RECORDS FOR THIS EXERCISE
┌──
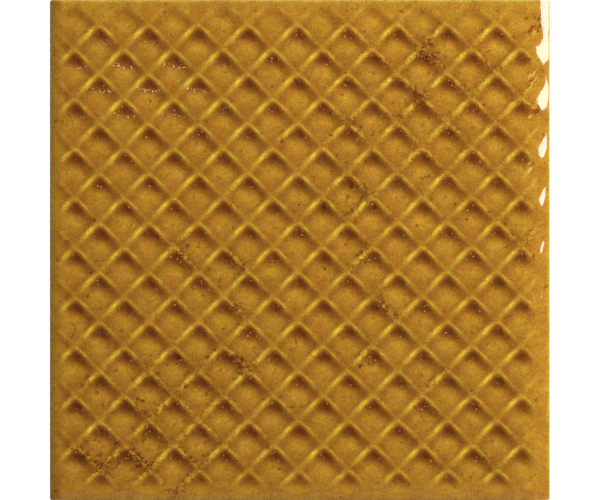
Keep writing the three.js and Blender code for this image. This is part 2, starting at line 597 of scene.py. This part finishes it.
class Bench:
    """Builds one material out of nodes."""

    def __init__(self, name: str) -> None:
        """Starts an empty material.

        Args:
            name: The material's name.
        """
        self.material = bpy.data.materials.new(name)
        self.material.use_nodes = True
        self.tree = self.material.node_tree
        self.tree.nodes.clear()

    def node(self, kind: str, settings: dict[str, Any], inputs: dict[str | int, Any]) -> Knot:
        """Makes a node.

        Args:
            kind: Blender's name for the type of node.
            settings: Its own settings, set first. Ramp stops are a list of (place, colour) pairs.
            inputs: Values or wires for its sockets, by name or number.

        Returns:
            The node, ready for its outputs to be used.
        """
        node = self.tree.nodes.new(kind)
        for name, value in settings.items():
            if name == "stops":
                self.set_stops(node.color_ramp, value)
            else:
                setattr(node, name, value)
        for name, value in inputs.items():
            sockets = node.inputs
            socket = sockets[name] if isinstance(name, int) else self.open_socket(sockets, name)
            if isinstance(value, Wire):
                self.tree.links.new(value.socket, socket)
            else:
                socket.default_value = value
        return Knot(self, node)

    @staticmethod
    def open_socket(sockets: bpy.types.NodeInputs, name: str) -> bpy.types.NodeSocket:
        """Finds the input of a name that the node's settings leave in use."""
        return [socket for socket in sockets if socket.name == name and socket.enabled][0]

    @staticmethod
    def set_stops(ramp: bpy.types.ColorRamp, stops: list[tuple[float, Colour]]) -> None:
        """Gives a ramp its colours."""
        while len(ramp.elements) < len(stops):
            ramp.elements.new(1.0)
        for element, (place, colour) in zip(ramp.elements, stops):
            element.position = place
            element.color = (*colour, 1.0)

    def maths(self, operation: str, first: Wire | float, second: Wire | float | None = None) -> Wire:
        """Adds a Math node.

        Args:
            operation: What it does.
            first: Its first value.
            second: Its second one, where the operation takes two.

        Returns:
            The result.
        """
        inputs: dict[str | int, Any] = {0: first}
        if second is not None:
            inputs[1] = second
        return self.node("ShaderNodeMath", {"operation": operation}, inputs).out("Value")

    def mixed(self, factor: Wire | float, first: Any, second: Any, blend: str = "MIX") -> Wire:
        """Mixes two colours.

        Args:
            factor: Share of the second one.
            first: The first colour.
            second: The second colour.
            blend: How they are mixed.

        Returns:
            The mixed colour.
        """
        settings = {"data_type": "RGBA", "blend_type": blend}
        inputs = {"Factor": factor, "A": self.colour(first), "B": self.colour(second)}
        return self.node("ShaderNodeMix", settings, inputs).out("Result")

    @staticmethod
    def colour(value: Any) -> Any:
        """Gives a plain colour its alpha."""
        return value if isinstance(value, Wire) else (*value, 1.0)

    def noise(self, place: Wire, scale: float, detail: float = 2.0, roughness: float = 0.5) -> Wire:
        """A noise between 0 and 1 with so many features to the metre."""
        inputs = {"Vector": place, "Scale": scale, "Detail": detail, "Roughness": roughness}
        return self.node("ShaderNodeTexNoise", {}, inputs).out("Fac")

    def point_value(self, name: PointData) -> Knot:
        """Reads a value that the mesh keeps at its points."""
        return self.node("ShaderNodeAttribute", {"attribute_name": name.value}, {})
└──
┌──
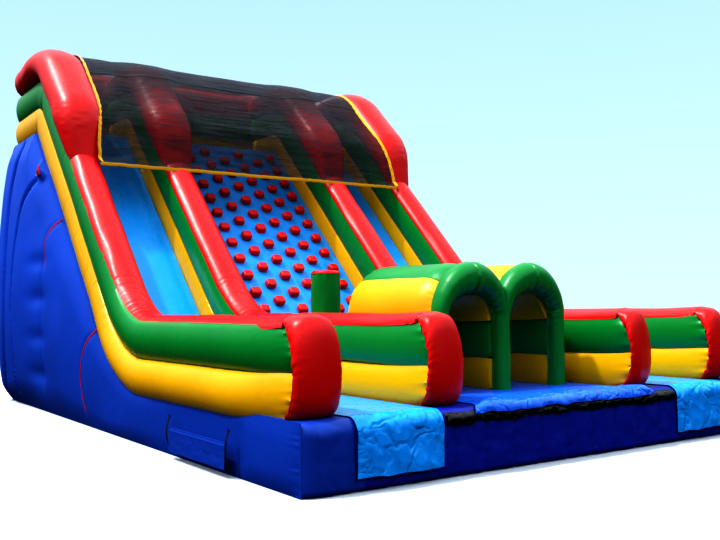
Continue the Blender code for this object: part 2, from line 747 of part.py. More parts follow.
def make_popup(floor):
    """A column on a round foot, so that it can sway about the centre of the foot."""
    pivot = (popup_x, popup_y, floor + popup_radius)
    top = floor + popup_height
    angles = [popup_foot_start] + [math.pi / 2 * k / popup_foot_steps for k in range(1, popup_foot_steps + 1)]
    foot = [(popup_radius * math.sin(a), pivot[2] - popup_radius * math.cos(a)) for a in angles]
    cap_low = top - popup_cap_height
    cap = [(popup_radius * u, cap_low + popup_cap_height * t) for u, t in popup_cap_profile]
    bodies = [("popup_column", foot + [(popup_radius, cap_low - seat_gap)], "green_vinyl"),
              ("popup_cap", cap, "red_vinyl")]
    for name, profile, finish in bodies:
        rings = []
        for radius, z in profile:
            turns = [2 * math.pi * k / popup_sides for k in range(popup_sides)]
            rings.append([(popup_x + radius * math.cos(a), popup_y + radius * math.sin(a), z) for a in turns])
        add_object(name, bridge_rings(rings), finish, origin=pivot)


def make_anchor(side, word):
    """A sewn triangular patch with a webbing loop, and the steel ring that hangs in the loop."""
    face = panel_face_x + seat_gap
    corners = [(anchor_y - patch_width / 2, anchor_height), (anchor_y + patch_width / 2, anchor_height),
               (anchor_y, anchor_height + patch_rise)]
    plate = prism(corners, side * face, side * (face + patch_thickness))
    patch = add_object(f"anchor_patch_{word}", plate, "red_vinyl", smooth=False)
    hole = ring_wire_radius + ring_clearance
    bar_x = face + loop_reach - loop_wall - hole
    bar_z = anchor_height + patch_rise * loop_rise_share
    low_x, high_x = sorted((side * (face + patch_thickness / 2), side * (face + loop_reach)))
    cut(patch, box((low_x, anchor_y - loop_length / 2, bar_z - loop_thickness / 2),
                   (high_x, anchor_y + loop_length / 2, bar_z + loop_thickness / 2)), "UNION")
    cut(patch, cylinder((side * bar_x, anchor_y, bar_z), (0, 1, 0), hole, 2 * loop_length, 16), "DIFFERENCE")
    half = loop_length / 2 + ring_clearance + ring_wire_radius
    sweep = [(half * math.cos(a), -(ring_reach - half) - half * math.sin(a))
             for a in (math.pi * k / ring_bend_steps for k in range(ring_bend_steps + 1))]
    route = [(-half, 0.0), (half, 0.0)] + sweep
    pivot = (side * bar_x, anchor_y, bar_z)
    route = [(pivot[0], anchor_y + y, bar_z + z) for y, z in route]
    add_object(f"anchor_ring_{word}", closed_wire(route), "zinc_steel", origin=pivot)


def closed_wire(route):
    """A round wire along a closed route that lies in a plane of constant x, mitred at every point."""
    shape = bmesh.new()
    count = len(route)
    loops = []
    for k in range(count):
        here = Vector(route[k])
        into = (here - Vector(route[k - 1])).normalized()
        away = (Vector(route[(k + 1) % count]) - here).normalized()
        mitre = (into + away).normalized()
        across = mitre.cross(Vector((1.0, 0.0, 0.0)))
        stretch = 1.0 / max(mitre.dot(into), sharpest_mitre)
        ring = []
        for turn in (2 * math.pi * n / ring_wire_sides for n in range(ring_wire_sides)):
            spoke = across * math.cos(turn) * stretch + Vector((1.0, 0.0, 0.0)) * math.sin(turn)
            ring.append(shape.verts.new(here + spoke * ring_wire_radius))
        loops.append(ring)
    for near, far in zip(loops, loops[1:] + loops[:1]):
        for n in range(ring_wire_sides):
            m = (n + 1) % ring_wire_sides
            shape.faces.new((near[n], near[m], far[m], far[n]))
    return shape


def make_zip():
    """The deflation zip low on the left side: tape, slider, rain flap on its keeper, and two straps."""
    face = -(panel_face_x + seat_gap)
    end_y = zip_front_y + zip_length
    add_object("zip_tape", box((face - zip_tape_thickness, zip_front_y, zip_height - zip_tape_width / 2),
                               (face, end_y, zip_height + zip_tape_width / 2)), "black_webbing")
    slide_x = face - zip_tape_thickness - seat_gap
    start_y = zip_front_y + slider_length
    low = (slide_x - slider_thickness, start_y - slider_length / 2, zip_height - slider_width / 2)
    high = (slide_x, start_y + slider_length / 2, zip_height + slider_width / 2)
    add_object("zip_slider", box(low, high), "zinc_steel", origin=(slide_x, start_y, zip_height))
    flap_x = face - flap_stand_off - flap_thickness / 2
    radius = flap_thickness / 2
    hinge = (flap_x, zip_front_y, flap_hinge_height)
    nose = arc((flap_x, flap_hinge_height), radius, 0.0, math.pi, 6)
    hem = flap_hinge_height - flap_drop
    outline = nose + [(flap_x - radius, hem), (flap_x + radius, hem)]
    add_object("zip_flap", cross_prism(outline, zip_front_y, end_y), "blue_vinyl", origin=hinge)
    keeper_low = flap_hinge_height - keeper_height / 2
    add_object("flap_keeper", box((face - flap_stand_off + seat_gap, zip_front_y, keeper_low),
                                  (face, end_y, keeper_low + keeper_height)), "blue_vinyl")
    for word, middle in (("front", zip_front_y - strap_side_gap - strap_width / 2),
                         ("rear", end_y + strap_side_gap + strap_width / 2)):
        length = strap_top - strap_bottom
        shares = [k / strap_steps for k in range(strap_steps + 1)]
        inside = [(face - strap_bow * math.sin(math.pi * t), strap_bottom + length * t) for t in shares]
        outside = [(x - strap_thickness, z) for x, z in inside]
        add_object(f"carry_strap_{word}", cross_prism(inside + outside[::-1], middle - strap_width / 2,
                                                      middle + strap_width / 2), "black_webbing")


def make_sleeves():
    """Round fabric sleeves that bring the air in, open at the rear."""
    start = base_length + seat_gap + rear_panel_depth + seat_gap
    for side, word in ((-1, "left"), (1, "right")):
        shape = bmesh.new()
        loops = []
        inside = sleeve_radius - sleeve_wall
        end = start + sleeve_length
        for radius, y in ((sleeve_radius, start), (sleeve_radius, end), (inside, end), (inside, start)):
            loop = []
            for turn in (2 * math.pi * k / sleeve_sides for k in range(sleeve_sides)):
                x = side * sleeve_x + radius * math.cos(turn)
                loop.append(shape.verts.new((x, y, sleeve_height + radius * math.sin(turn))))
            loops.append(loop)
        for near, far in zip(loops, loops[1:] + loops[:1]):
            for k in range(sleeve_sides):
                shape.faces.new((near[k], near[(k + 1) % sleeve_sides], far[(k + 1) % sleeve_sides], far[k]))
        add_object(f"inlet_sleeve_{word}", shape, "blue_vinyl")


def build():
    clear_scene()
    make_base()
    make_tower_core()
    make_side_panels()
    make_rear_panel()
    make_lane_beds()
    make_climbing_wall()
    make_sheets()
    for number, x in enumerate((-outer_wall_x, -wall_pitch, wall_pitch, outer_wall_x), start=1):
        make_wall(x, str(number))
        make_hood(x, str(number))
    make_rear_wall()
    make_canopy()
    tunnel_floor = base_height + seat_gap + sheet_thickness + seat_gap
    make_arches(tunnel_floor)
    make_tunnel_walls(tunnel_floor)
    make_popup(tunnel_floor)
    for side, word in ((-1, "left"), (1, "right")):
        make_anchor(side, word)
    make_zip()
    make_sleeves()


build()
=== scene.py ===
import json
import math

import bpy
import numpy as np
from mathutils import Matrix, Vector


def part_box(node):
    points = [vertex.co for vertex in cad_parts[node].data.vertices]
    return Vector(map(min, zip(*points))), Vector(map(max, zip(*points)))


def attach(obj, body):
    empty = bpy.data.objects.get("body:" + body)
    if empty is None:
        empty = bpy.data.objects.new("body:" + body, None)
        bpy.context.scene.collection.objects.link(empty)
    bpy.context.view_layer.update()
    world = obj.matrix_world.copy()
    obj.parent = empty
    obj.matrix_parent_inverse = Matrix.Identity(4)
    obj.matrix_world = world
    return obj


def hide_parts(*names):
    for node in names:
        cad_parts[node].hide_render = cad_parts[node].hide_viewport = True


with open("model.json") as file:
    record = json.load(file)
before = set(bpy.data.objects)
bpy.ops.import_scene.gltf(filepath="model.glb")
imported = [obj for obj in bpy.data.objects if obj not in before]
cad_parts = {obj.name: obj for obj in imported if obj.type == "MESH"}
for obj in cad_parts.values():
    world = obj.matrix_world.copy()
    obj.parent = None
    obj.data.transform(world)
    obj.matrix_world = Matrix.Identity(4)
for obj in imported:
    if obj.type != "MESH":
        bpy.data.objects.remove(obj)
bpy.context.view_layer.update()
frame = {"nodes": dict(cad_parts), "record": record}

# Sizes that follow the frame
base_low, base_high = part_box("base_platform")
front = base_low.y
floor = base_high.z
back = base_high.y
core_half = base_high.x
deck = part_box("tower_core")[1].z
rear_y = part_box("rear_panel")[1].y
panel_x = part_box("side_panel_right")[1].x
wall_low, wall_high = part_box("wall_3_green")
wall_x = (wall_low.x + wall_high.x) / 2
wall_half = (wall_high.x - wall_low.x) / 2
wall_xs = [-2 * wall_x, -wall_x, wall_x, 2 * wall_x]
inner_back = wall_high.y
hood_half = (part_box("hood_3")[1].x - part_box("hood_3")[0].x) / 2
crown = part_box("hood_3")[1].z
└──
┌──
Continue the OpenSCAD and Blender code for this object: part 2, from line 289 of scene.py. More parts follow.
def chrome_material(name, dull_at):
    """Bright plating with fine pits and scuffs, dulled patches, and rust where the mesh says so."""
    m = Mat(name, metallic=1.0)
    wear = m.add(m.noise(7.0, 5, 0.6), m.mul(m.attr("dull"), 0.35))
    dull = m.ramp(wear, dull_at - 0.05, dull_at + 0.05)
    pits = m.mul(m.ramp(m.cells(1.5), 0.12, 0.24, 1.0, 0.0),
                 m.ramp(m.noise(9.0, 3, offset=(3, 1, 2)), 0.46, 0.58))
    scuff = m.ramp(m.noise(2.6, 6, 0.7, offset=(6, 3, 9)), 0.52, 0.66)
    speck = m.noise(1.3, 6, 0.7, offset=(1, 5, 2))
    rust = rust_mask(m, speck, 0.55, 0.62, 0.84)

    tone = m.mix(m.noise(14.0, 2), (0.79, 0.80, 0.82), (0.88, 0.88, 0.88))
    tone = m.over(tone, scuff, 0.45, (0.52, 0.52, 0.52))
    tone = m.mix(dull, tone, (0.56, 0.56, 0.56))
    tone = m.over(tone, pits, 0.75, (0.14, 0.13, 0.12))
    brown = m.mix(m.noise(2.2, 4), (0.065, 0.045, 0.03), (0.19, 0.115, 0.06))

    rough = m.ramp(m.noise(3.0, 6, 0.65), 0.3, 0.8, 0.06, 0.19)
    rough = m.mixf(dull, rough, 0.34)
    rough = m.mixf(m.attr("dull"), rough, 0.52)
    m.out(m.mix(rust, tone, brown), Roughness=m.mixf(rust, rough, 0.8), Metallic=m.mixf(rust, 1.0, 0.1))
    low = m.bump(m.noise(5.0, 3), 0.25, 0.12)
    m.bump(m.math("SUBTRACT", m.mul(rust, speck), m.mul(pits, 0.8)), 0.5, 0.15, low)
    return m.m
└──
GOAL OF THE EXERCISE
Respond with nothing but the number of lines in the entries that contain the string "points".

SOLUTION
3